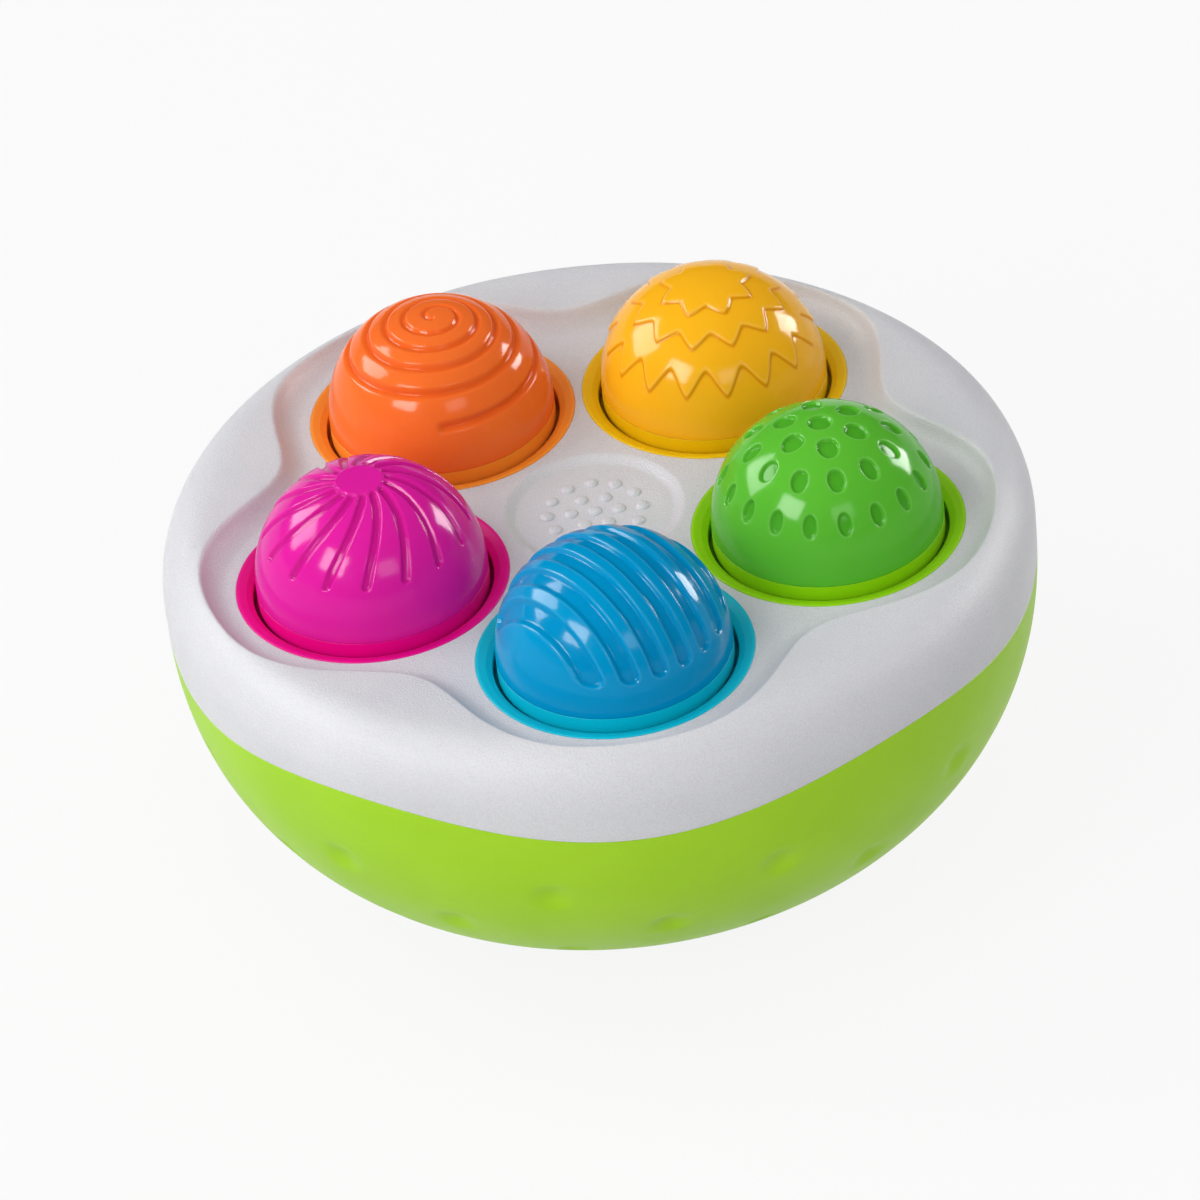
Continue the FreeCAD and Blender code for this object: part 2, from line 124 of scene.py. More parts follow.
def linear(code: str) -> Tuple[float, float, float, float]:
    """Turns a six-digit sRGB colour code into a linear colour.

    Args:
        code: Hexadecimal digits, such as "F5662A".

    Returns:
        Linear red, green, blue and an alpha of one.
    """
    shares = [int(code[i:i + 2], 16) / 255.0 for i in (0, 2, 4)]
    parts = [s / 12.92 if s <= 0.04045 else ((s + 0.055) / 1.055) ** 2.4 for s in shares]
    return (parts[0], parts[1], parts[2], 1.0)


class Field:
    """A number that varies over a surface, with arithmetic made of Math nodes."""

    def __init__(self, graph: "Graph", socket: bpy.types.NodeSocket) -> None:
        """Wraps one output socket of a node in graph."""
        self.graph = graph
        self.socket = socket

    def __add__(self, other: Number) -> "Field":
        """Sum."""
        return self.graph.math("ADD", self, other)

    def __radd__(self, other: Number) -> "Field":
        """Sum, the other way round."""
        return self.graph.math("ADD", other, self)

    def __sub__(self, other: Number) -> "Field":
        """Difference."""
        return self.graph.math("SUBTRACT", self, other)

    def __rsub__(self, other: Number) -> "Field":
        """Difference, the other way round."""
        return self.graph.math("SUBTRACT", other, self)

    def __mul__(self, other: Number) -> "Field":
        """Product."""
        return self.graph.math("MULTIPLY", self, other)

    def __rmul__(self, other: Number) -> "Field":
        """Product, the other way round."""
        return self.graph.math("MULTIPLY", other, self)

    def __truediv__(self, other: Number) -> "Field":
        """Quotient."""
        return self.graph.math("DIVIDE", self, other)

    def __rtruediv__(self, other: Number) -> "Field":
        """Quotient, the other way round."""
        return self.graph.math("DIVIDE", other, self)

    def __pow__(self, power: Number) -> "Field":
        """Power."""
        return self.graph.math("POWER", self, power)

    def __abs__(self) -> "Field":
        """Size without its sign."""
        return self.graph.math("ABSOLUTE", self)

    def __round__(self) -> "Field":
        """Nearest whole number."""
        return self.graph.math("FLOOR", self + 0.5)

    def above(self, limit: Number) -> "Field":
        """One where this is greater than limit, and nought elsewhere."""
        return self.graph.math("GREATER_THAN", self, limit)

    def at_least(self, limit: Number) -> "Field":
        """This or limit, whichever is greater."""
        return self.graph.math("MAXIMUM", self, limit)

    def at_most(self, limit: Number) -> "Field":
        """This or limit, whichever is less."""
        return self.graph.math("MINIMUM", self, limit)

    def within(self, low: Number, high: Number) -> "Field":
        """This, kept between two limits."""
        return self.at_least(low).at_most(high)

    def rise(self, low: Number, high: Number) -> "Field":
        """Smooth step from nought at low to one at high."""
        node = self.graph.node("ShaderNodeMapRange", interpolation_type="SMOOTHSTEP")
        self.graph.feed(node.inputs["Value"], self)
        self.graph.feed(node.inputs["From Min"], low)
        self.graph.feed(node.inputs["From Max"], high)
        return Field(self.graph, node.outputs["Result"])

    def fall(self, low: Number, high: Number) -> "Field":
        """Smooth step from one at low to nought at high."""
        return 1.0 - self.rise(low, high)


class Graph:
    """Short calls that add nodes to one node tree and link them."""

    def __init__(self, tree: bpy.types.NodeTree) -> None:
        """Works on tree."""
        self.tree = tree

    def node(self, kind: str, **settings: object) -> bpy.types.Node:
        """Adds a node of a kind and sets its properties."""
        made = self.tree.nodes.new(kind)
        for name, value in settings.items():
            setattr(made, name, value)
        return made

    def feed(self, socket: bpy.types.NodeSocket, value: object) -> None:
        """Links a field or socket to an input, or sets the input's own value."""
        if isinstance(value, Field):
            value = value.socket
        if isinstance(value, bpy.types.NodeSocket):
            self.tree.links.new(value, socket)
        else:
            socket.default_value = value

    def make(self, kind: str, inputs: Dict[object, object], output: object = 0,
             **settings: object) -> bpy.types.NodeSocket:
        """Adds a node, feeds its inputs and returns one of its outputs.

        Args:
            kind: The node's class name.
            inputs: What goes into each input, by the input's name or number.
            output: The wanted output's name or number.
            **settings: Properties of the node.

        Returns:
            The output socket.
        """
        made = self.node(kind, **settings)
        for key, value in inputs.items():
            self.feed(made.inputs[key], value)
        return made.outputs[output]

    def math(self, operation: str, *values: Number) -> Field:
        """Adds a Math node on one to three values."""
        inputs = dict(enumerate(values))
        return Field(self, self.make("ShaderNodeMath", inputs, operation=operation))

    def sine(self, angle: Number) -> Field:
        """Sine of an angle in radians."""
        return self.math("SINE", angle)

    def cosine(self, angle: Number) -> Field:
        """Cosine of an angle in radians."""
        return self.math("COSINE", angle)

    def root(self, value: Number) -> Field:
        """Square root."""
        return self.math("SQRT", value)

    def length(self, *parts: Number) -> Field:
        """Length of a vector from its parts."""
        total = parts[0] * parts[0]
        for part in parts[1:]:
            total = total + part * part
        return self.root(total)

    def split(self, vector: bpy.types.NodeSocket) -> Tuple[Field, Field, Field]:
        """The three parts of a vector."""
        made = self.node("ShaderNodeSeparateXYZ")
        self.feed(made.inputs[0], vector)
        return tuple(Field(self, made.outputs[i]) for i in range(3))

    def join(self, x: Number, y: Number, z: Number) -> bpy.types.NodeSocket:
        """A vector from three parts."""
        return self.make("ShaderNodeCombineXYZ", {0: x, 1: y, 2: z})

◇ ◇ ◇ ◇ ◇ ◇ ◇

* _STATED PROBLEM_
Lines from the start of the material above through the line containing "a linear colour." are to be duplicated exactly, and only those.

* _ANSWER IN FULL_
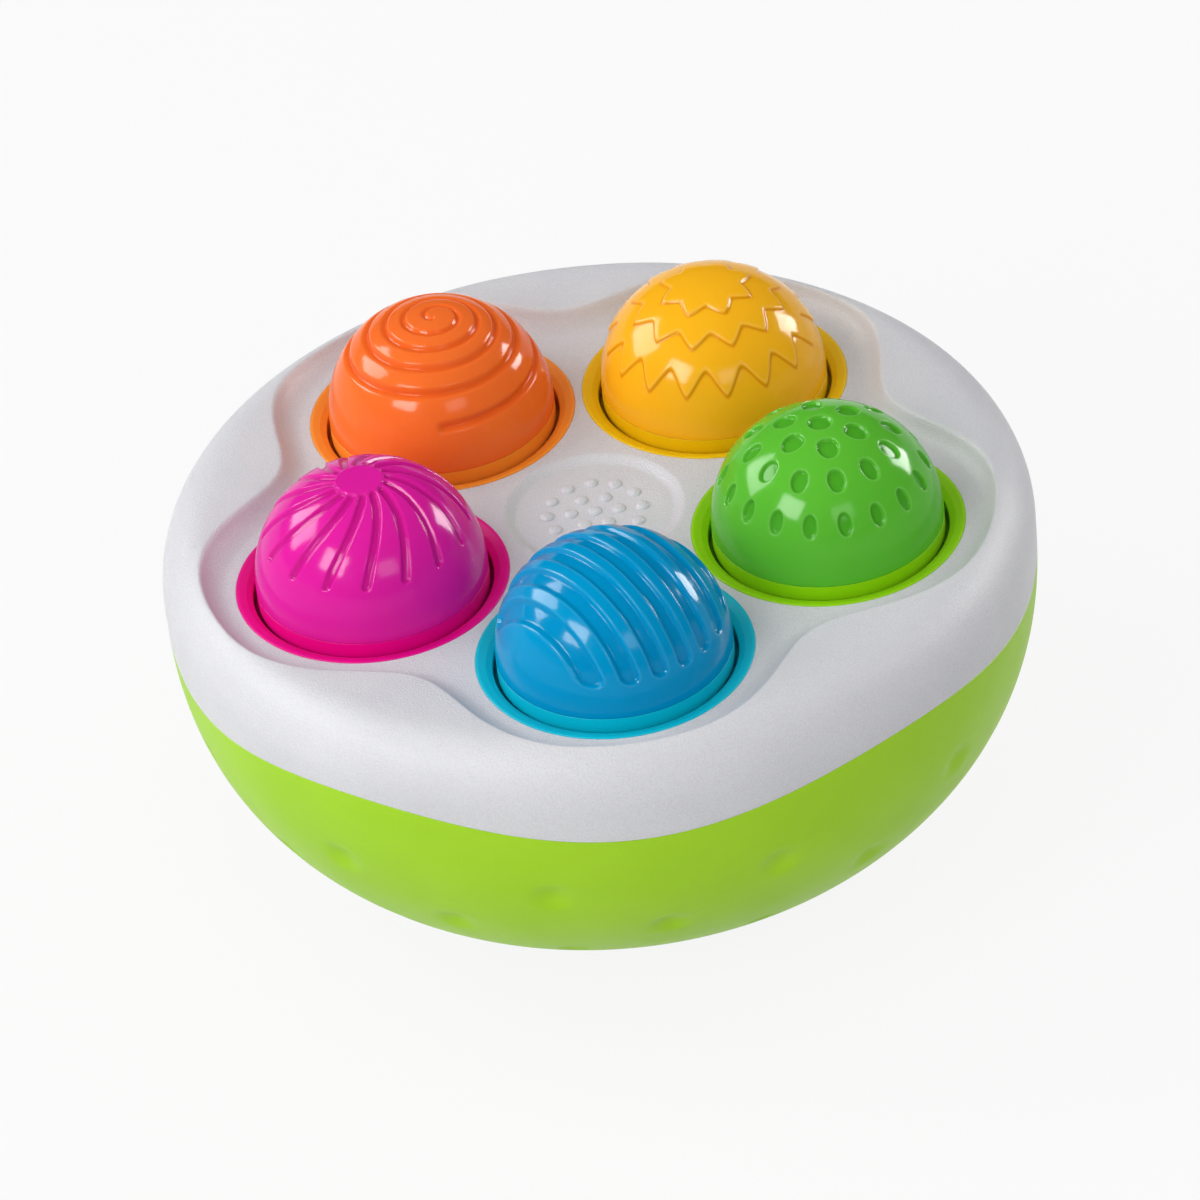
Continue the FreeCAD and Blender code for this object: part 2, from line 124 of scene.py. More parts follow.
def linear(code: str) -> Tuple[float, float, float, float]:
    """Turns a six-digit sRGB colour code into a linear colour.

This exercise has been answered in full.